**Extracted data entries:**

═══

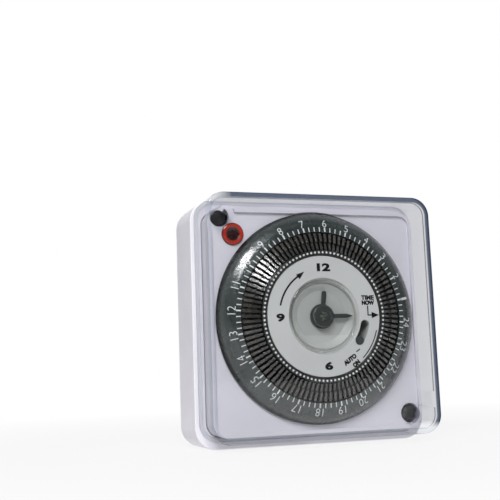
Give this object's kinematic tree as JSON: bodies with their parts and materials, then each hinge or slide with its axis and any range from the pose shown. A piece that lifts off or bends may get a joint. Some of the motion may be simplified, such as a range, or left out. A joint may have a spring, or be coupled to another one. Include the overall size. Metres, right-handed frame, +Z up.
{
  "type": "plug in timer switch",
  "caption": "Square wall-mounted mechanical 24-hour timer switch with a segment dial, quartered clock hands, neon lamp and screwed clear cover.",
  "frame": {"origin": "middle of the footprint, on the plane that the case stands on when it is set down on its lower edge", "axes": "+Z up, +Y from the dial to the wall, +X to the right seen from the front"},
  "size_m": [0.086, 0.039, 0.086],
  "materials": {
    "case_white": "fine satin white moulding",
    "cover_clear": "clear polished moulding",
    "seal_rubber": "soft grey gasket",
    "screw_black": "black finished steel",
    "screw_steel": "zinc plated",
    "brass_parts": "turned brass",
    "tab_tinned": "tinned brass",
    "pedestal_white": "white moulding",
    "disc_pale": "pale grey-green satin",
    "dial_slate": "glossy dark slate",
    "dial_black": "black moulding",
    "hand_dark": "dark grey-green",
    "gear_acetal": "natural acetal",
    "arbor_steel": "ground steel",
    "lever_dark": "dark moulding",
    "neon_red": "clear red lens",
    "lamp_glass": "small glass lamp",
    "plate_steel": "plated sheet",
    "can_steel": "plated pressed can",
    "coil_wrap": "wound copper",
    "switch_plastic": "black moulding",
    "switch_lid_grey": "grey moulding",
    "block_white": "off-white moulding"
  },
  "bodies": {
    "housing": {"rear_case": "case_white", "cover_seal": "seal_rubber", "cover_screw_inserts": "brass_parts", "front_frame": "case_white", "frame_screws": "screw_steel", "pedestal": "pedestal_white", "pedestal_screws": "screw_steel", "face_disc": "disc_pale", "hand_crystal": "cover_clear", "neon_lens": "neon_red", "neon_lamp": "lamp_glass", "rear_plate": "plate_steel", "motion_stud": "brass_parts", "plate_screws": "screw_steel", "motor_can": "can_steel", "motor_coil": "coil_wrap", "motor_gear_pack": "block_white", "motor_screws": "screw_steel", "switch_body": "switch_plastic", "switch_lid": "switch_lid_grey", "contact_blade": "brass_parts", "fixed_contact": "brass_parts", "switch_tabs": "tab_tinned", "terminal_block": "block_white", "terminal_clamps": "brass_parts", "terminal_screws": "screw_steel"},
    "cover": {"cover": "cover_clear"},
    "cover_screw_upper": {"cover_screw_upper": "screw_black"},
    "cover_screw_lower": {"cover_screw_lower": "screw_black"},
    "dial": {"dial_ring": "dial_slate", "tappet_carrier": "dial_black", "dial_dot_ring": "dial_black", "dial_gear": "gear_acetal"},
    "tappets_00_to_02_h": {"tappets_00_to_02_h": "dial_black"},
    "tappets_02_to_04_h": {"tappets_02_to_04_h": "dial_black"},
    "tappets_04_to_06_h": {"tappets_04_to_06_h": "dial_black"},
    "tappets_06_to_08_h": {"tappets_06_to_08_h": "dial_black"},
    "tappets_08_to_10_h": {"tappets_08_to_10_h": "dial_black"},
    "tappets_10_to_12_h": {"tappets_10_to_12_h": "dial_black"},
    "tappets_12_to_14_h": {"tappets_12_to_14_h": "dial_black"},
    "tappets_14_to_16_h": {"tappets_14_to_16_h": "dial_black"},
    "tappets_16_to_18_h": {"tappets_16_to_18_h": "dial_black"},
    "tappets_18_to_20_h": {"tappets_18_to_20_h": "dial_black"},
    "tappets_20_to_22_h": {"tappets_20_to_22_h": "dial_black"},
    "tappets_22_to_24_h": {"tappets_22_to_24_h": "dial_black"},
    "day_arbor": {"day_arbor": "gear_acetal"},
    "hour": {"hour_wheel": "gear_acetal", "hour_hand": "hand_dark"},
    "minute": {"minute_arbor": "arbor_steel", "drive_wheel": "gear_acetal", "minute_hand": "hand_dark", "hub_cap": "hand_dark"},
    "minute_wheel": {"minute_wheel": "gear_acetal"},
    "motor_pinion": {"motor_pinion": "brass_parts"},
    "override": {"override_lever": "lever_dark"},
    "follower": {"switch_follower": "switch_plastic", "switch_button": "switch_plastic"}
  },
  "joints": [
    {"name": "cover_lift", "type": "slide", "parent": "housing", "child": "cover", "axis": [0, -1, 0], "range_m": [0, 0.045]},
    {"name": "cover_screw_upper_turn", "type": "hinge", "parent": "cover", "child": "cover_screw_upper", "pos_m": [-0.0344, 0, 0.07895], "axis": [0, 1, 0], "continuous": true},
    {"name": "cover_screw_lower_turn", "type": "hinge", "parent": "cover", "child": "cover_screw_lower", "pos_m": [0.0344, 0, 0.00945], "axis": [0, 1, 0], "continuous": true},
    {"name": "dial_turn", "type": "hinge", "parent": "housing", "child": "dial", "pos_m": [0, 0, 0.0439], "axis": [0, 1, 0], "continuous": true},
    {"name": "tappets_00_to_02_h_press", "type": "slide", "parent": "dial", "child": "tappets_00_to_02_h", "axis": [0, 1, 0], "range_m": [0, 0.0014]},
    {"name": "tappets_02_to_04_h_press", "type": "slide", "parent": "dial", "child": "tappets_02_to_04_h", "axis": [0, 1, 0], "range_m": [0, 0.0014]},
    {"name": "tappets_04_to_06_h_press", "type": "slide", "parent": "dial", "child": "tappets_04_to_06_h", "axis": [0, 1, 0], "range_m": [0, 0.0014]},
    {"name": "tappets_06_to_08_h_press", "type": "slide", "parent": "dial", "child": "tappets_06_to_08_h", "axis": [0, 1, 0], "range_m": [0, 0.0014]},
    {"name": "tappets_08_to_10_h_press", "type": "slide", "parent": "dial", "child": "tappets_08_to_10_h", "axis": [0, 1, 0], "range_m": [0, 0.0014]},
    {"name": "tappets_10_to_12_h_press", "type": "slide", "parent": "dial", "child": "tappets_10_to_12_h", "axis": [0, 1, 0], "range_m": [0, 0.0014]},
    {"name": "tappets_12_to_14_h_press", "type": "slide", "parent": "dial", "child": "tappets_12_to_14_h", "axis": [0, 1, 0], "range_m": [0, 0.0014]},
    {"name": "tappets_14_to_16_h_press", "type": "slide", "parent": "dial", "child": "tappets_14_to_16_h", "axis": [0, 1, 0], "range_m": [0, 0.0014]},
    {"name": "tappets_16_to_18_h_press", "type": "slide", "parent": "dial", "child": "tappets_16_to_18_h", "axis": [0, 1, 0], "range_m": [0, 0.0014]},
    {"name": "tappets_18_to_20_h_press", "type": "slide", "parent": "dial", "child": "tappets_18_to_20_h", "axis": [0, 1, 0], "range_m": [0, 0.0014]},
    {"name": "tappets_20_to_22_h_press", "type": "slide", "parent": "dial", "child": "tappets_20_to_22_h", "axis": [0, 1, 0], "range_m": [0, 0.0014]},
    {"name": "tappets_22_to_24_h_press", "type": "slide", "parent": "dial", "child": "tappets_22_to_24_h", "axis": [0, 1, 0], "range_m": [0, 0.0014]},
    {"name": "day_arbor_turn", "type": "hinge", "parent": "housing", "child": "day_arbor", "pos_m": [-0.02114, 0, 0.0362], "axis": [0, 1, 0], "continuous": true},
    {"name": "hour_turn", "type": "hinge", "parent": "housing", "child": "hour", "pos_m": [0, 0, 0.0439], "axis": [0, 1, 0], "continuous": true},
    {"name": "minute_turn", "type": "hinge", "parent": "housing", "child": "minute", "pos_m": [0, 0, 0.0439], "axis": [0, 1, 0], "continuous": true},
    {"name": "minute_wheel_turn", "type": "hinge", "parent": "housing", "child": "minute_wheel", "pos_m": [-0.0041, 0, 0.03262], "axis": [0, 1, 0], "continuous": true},
    {"name": "motor_pinion_turn", "type": "hinge", "parent": "housing", "child": "motor_pinion", "pos_m": [-0.006, 0, 0.05429], "axis": [0, 1, 0], "continuous": true},
    {"name": "override_turn", "type": "hinge", "parent": "housing", "child": "override", "pos_m": [0, 0, 0.0439], "axis": [0, -1, 0], "range_deg": [0, 22]},
    {"name": "follower_slide", "type": "slide", "parent": "housing", "child": "follower", "axis": [0, 1, 0], "range_m": [0, 0.0009], "stiffness_N_per_m": 300, "springref_m": -0.001, "deforming": ["contact_blade"]}
  ],
  "couplings": [
    {"joint": "day_arbor_turn", "follows": "dial_turn", "ratio": -8},
    {"joint": "hour_turn", "follows": "dial_turn", "ratio": 2},
    {"joint": "minute_turn", "follows": "dial_turn", "ratio": 24},
    {"joint": "minute_wheel_turn", "follows": "dial_turn", "ratio": -8},
    {"joint": "motor_pinion_turn", "follows": "dial_turn", "ratio": -96}
  ]
}
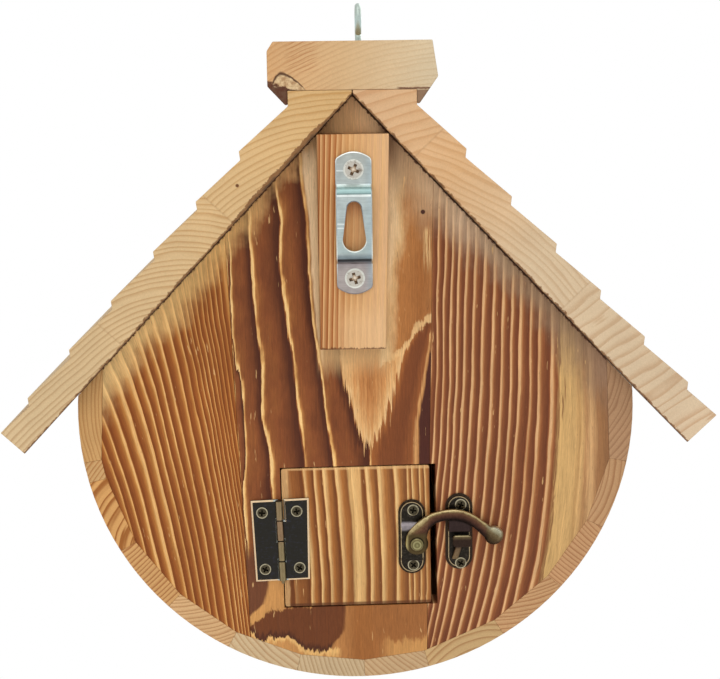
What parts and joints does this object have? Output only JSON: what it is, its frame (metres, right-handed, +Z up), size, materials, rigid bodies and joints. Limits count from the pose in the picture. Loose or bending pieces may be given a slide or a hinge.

═══

**WORK TO DO:** Filter out all lines lacking the word "object" and copy the rest.

**SOLUTION TO THIS TASK:**
Give this object's kinematic tree as JSON: bodies with their parts and materials, then each hinge or slide with its axis and any range from the pose shown. A piece that lifts off or bends may get a joint. Some of the motion may be simplified, such as a range, or left out. A joint may have a spring, or be coupled to another one. Include the overall size. Metres, right-handed frame, +Z up.
What parts and joints does this object have? Output only JSON: what it is, its frame (metres, right-handed, +Z up), size, materials, rigid bodies and joints. Limits count from the pose in the picture. Loose or bending pieces may be given a slide or a hinge.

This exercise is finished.